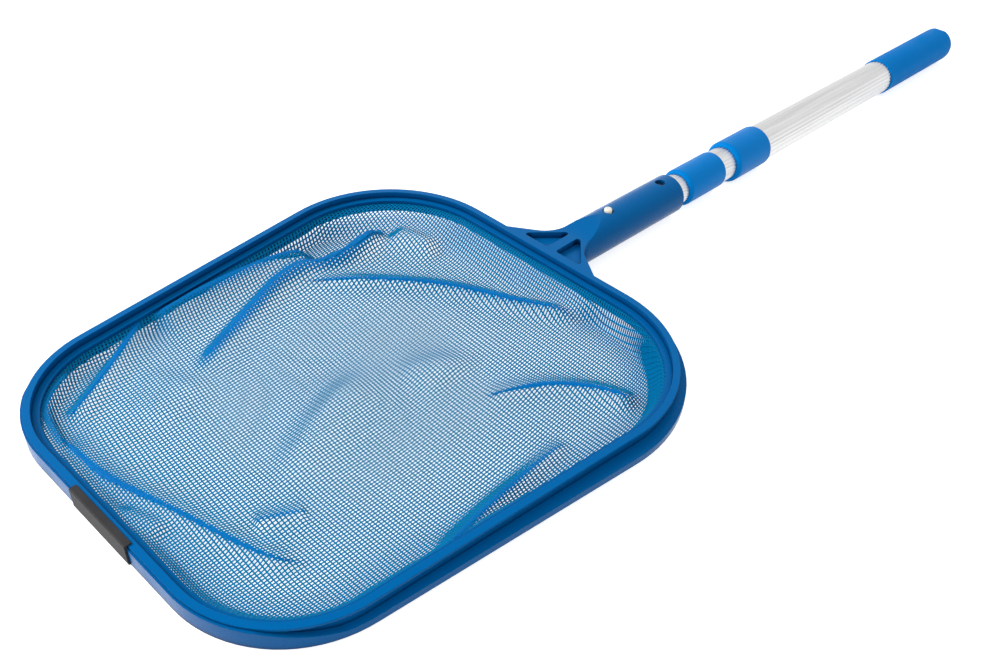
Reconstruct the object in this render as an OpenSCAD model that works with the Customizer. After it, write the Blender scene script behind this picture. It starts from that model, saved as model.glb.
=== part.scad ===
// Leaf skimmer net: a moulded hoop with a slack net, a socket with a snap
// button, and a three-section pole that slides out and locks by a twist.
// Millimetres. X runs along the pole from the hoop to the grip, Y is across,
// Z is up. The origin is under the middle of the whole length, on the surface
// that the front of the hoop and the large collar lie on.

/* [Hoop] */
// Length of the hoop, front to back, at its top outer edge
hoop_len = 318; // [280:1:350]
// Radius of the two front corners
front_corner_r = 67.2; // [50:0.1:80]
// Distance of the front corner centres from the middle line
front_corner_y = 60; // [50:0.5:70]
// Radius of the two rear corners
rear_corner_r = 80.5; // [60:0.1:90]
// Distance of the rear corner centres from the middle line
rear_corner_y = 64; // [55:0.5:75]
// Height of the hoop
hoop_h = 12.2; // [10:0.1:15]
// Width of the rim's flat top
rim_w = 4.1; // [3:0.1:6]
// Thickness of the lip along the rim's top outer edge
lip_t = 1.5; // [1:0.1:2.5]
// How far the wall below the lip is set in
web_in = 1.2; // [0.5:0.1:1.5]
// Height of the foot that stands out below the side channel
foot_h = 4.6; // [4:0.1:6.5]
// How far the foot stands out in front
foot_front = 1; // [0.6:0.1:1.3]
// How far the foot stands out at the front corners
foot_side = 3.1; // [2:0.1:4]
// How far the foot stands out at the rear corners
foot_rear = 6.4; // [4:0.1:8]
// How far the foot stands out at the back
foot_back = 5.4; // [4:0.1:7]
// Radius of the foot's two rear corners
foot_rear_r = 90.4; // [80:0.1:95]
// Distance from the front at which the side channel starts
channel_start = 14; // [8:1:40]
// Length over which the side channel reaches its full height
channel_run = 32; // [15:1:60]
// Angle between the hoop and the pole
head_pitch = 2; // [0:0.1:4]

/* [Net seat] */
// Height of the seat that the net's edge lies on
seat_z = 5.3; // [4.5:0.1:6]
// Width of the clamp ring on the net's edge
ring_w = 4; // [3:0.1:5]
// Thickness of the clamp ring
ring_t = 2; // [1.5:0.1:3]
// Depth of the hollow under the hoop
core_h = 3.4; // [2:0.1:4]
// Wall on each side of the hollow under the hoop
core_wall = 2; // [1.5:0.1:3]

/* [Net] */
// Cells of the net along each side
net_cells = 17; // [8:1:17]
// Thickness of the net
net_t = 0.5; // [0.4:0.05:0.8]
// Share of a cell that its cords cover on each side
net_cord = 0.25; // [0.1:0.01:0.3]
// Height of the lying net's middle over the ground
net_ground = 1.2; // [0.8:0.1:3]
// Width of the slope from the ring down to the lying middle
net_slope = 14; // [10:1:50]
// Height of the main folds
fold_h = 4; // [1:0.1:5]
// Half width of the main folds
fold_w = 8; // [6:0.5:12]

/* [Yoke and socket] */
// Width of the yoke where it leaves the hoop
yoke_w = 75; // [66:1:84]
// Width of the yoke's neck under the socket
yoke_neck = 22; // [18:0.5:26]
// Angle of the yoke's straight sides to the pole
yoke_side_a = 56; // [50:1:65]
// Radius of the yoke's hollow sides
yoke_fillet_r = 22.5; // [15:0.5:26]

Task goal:
The lines from the top of the data above down to the line containing "head_pitch = 2; // [0:0.1:4]" are to be copied exactly; no other line should appear.

Solution below:
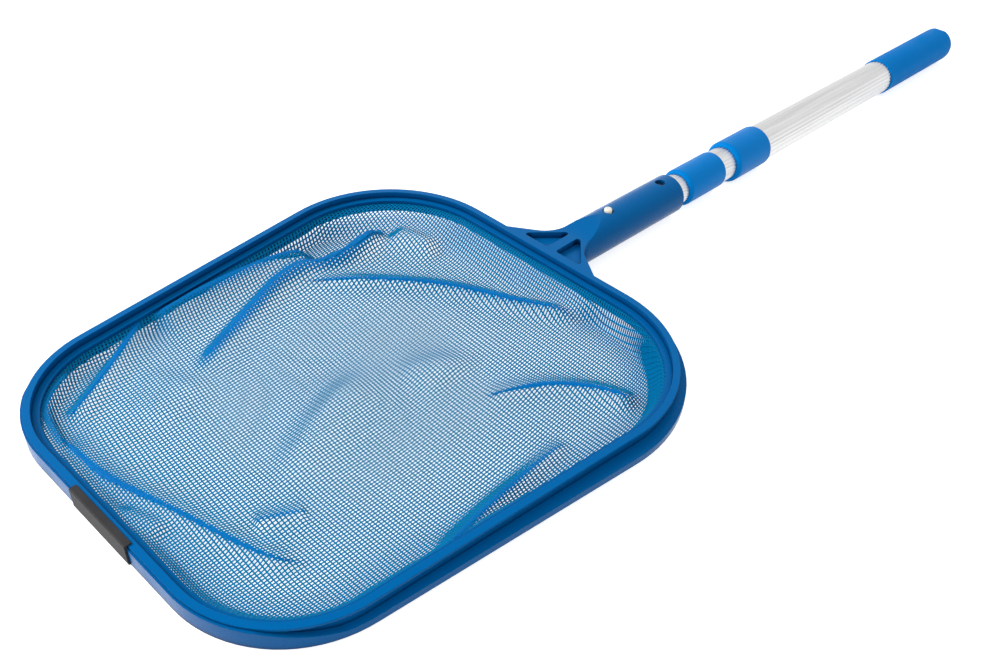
Reconstruct the object in this render as an OpenSCAD model that works with the Customizer. After it, write the Blender scene script behind this picture. It starts from that model, saved as model.glb.
=== part.scad ===
// Leaf skimmer net: a moulded hoop with a slack net, a socket with a snap
// button, and a three-section pole that slides out and locks by a twist.
// Millimetres. X runs along the pole from the hoop to the grip, Y is across,
// Z is up. The origin is under the middle of the whole length, on the surface
// that the front of the hoop and the large collar lie on.

/* [Hoop] */
// Length of the hoop, front to back, at its top outer edge
hoop_len = 318; // [280:1:350]
// Radius of the two front corners
front_corner_r = 67.2; // [50:0.1:80]
// Distance of the front corner centres from the middle line
front_corner_y = 60; // [50:0.5:70]
// Radius of the two rear corners
rear_corner_r = 80.5; // [60:0.1:90]
// Distance of the rear corner centres from the middle line
rear_corner_y = 64; // [55:0.5:75]
// Height of the hoop
hoop_h = 12.2; // [10:0.1:15]
// Width of the rim's flat top
rim_w = 4.1; // [3:0.1:6]
// Thickness of the lip along the rim's top outer edge
lip_t = 1.5; // [1:0.1:2.5]
// How far the wall below the lip is set in
web_in = 1.2; // [0.5:0.1:1.5]
// Height of the foot that stands out below the side channel
foot_h = 4.6; // [4:0.1:6.5]
// How far the foot stands out in front
foot_front = 1; // [0.6:0.1:1.3]
// How far the foot stands out at the front corners
foot_side = 3.1; // [2:0.1:4]
// How far the foot stands out at the rear corners
foot_rear = 6.4; // [4:0.1:8]
// How far the foot stands out at the back
foot_back = 5.4; // [4:0.1:7]
// Radius of the foot's two rear corners
foot_rear_r = 90.4; // [80:0.1:95]
// Distance from the front at which the side channel starts
channel_start = 14; // [8:1:40]
// Length over which the side channel reaches its full height
channel_run = 32; // [15:1:60]
// Angle between the hoop and the pole
head_pitch = 2; // [0:0.1:4]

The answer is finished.